───── Data shown

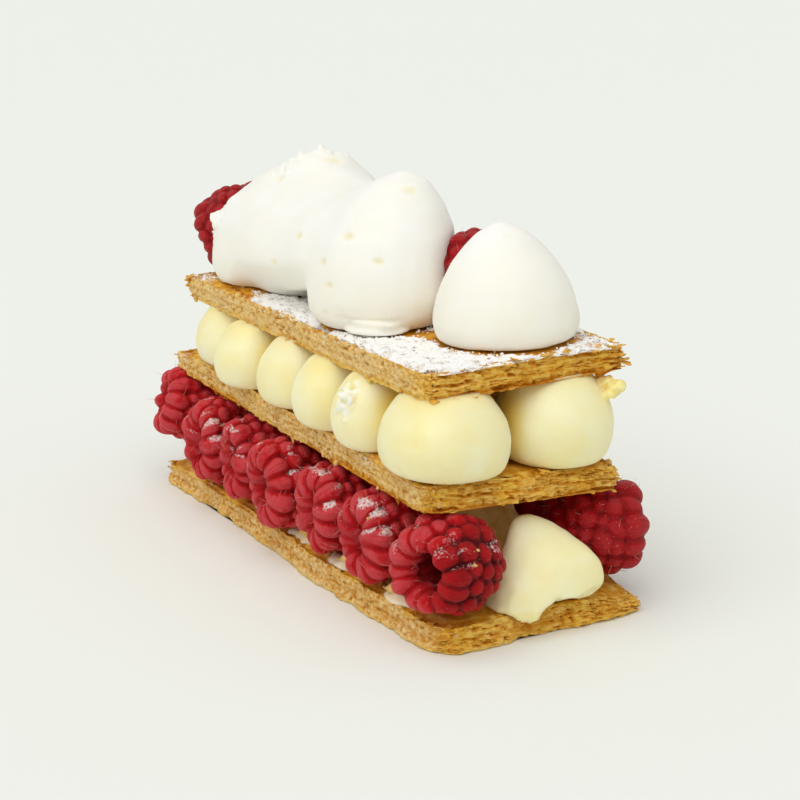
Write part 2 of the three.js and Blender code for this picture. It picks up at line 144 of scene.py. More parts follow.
def uneven(points: Points, size: float | Sequence[float], seed: int, octaves: int = 1) -> Points:
    """Smooth unevenness in space.

    Args:
        points: places in millimetres, three to a row.
        size: how far apart its lumps are, all round or along each axis.
        seed: picks another pattern.
        octaves: how many finer patterns are laid over each other.

    Returns:
        One number from about -1 to 1 for each point.
    """
    total, weight = np.zeros(len(points)), 0.0
    for octave in range(octaves):
        place = points / np.asarray(size, float) * 2**octave + 31.7 * octave
        cell = np.floor(place)
        part = place - cell
        part = part * part * (3 - 2 * part)
        for corner in np.ndindex(2, 2, 2):
            share = np.prod(np.where(corner, part, 1 - part), axis=1)
            total += share * lattice(cell + corner, seed + octave) / 2**octave
        weight += 1 / 2**octave
    return total / weight * 1.4


def lumps(points: Points, size: float, seed: int) -> tuple[Points, Points]:
    """Packs space with rounded lumps, as broken crumb is packed.

    Args:
        points: places in millimetres, three to a row.
        size: how wide a lump is.
        seed: picks another packing.

    Returns:
        How far each point is from its lump's middle, in sizes, and a number from -1 to 1 for that lump.
    """
    place = points / size
    home = np.floor(place)
    nearest, owner = np.full(len(points), 9.0), np.zeros(len(points))
    for corner in np.ndindex(3, 3, 3):
        cell = home + corner - 1
        middle = cell + 0.5 + 0.42 * np.stack([lattice(cell, seed + n) for n in range(3)], axis=1)
        away = np.linalg.norm(place - middle, axis=1)
        closer = away < nearest
        nearest = np.where(closer, away, nearest)
        owner = np.where(closer, lattice(cell, seed + 3), owner)
    return nearest, owner


# ---------------------------------------------------------------- mesh work


def deselect_all() -> None:
    """Leaves nothing selected: the loaded nodes come in selected."""
    bpy.ops.object.select_all(action="DESELECT")


def make_active(piece: Piece) -> None:
    """Makes a piece the only one that operators act on.

    Args:
        piece: the piece.
    """
    deselect_all()
    piece.select_set(True)
    bpy.context.view_layer.objects.active = piece


def apply_modifiers(piece: Piece) -> None:
    """Applies a piece's modifiers in their order.

    Args:
        piece: the piece.
    """
    make_active(piece)
    for modifier in list(piece.modifiers):
        bpy.ops.object.modifier_apply(modifier=modifier.name)


def read_points(piece: Piece) -> Points:
    """Reads a piece's vertices in millimetres.

    Args:
        piece: the piece.

    Returns:
        One row for each vertex.
    """
    flat = np.empty(len(piece.data.vertices) * 3)
    piece.data.vertices.foreach_get("co", flat)
    return flat.reshape(-1, 3) / MM


def write_points(piece: Piece, points: Points) -> None:
    """Writes a piece's vertices from millimetres."""
    piece.data.vertices.foreach_set("co", (points * MM).ravel())
    piece.data.update()


def read_normals(piece: Piece) -> Points:
    """Reads the direction that a piece faces at each vertex.

    Args:
        piece: the piece.

    Returns:
        One row for each vertex.
    """
    flat = np.empty(len(piece.data.vertices) * 3)
    piece.data.vertices.foreach_get("normal", flat)
    return flat.reshape(-1, 3)


def read_edges(piece: Piece) -> Points:
    """Reads the numbers of each edge's two vertices.

    Args:
        piece: the piece.

    Returns:
        One row for each edge.
    """
    ends = np.empty(len(piece.data.edges) * 2, np.int32)
    piece.data.edges.foreach_get("vertices", ends)
    return ends.reshape(-1, 2)


def write_mask(piece: Piece, name: str, values: Points | float) -> None:
    """Stores one number for each vertex, for the piece's material to read."""
    mask = piece.data.attributes.get(name) or piece.data.attributes.new(name, "FLOAT", "POINT")
    mask.data.foreach_set("value", np.clip(values * np.ones(len(mask.data)), 0, 1))


def read_mask(piece: Piece, name: str) -> Points:
    """Reads the number that each vertex has stored.

    Args:
        piece: the piece.
        name: what the numbers are stored as.

    Returns:
        One number for each vertex.
    """
    values = np.empty(len(piece.data.vertices))
    piece.data.attributes[name].data.foreach_get("value", values)
    return values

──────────

**Brief:** Print only the lines from the top of the data above down to the line holding "unevenness in space.", inclusive.

**Written solution:**
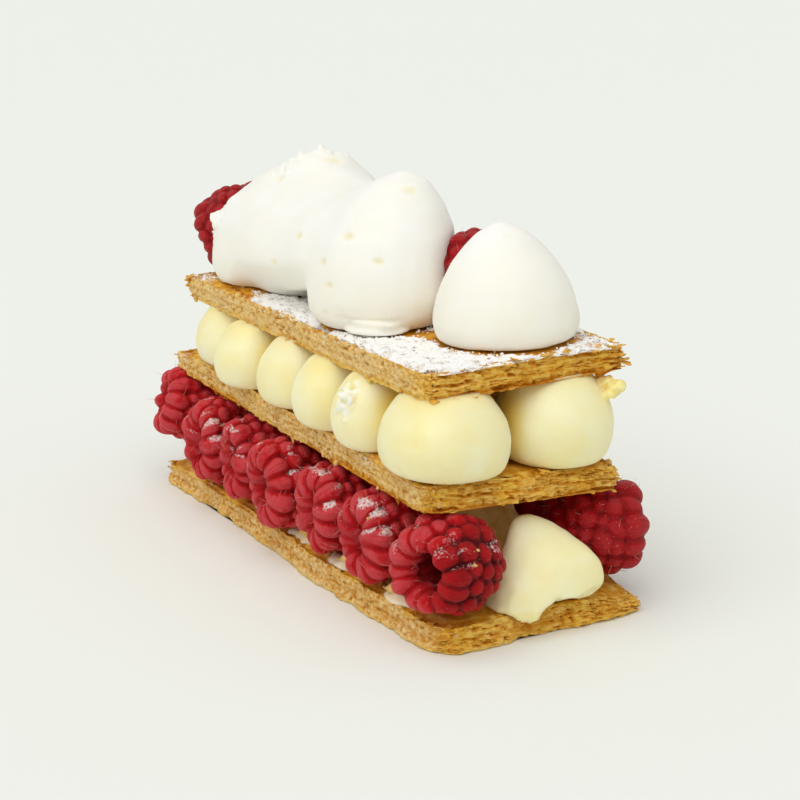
Write part 2 of the three.js and Blender code for this picture. It picks up at line 144 of scene.py. More parts follow.
def uneven(points: Points, size: float | Sequence[float], seed: int, octaves: int = 1) -> Points:
    """Smooth unevenness in space.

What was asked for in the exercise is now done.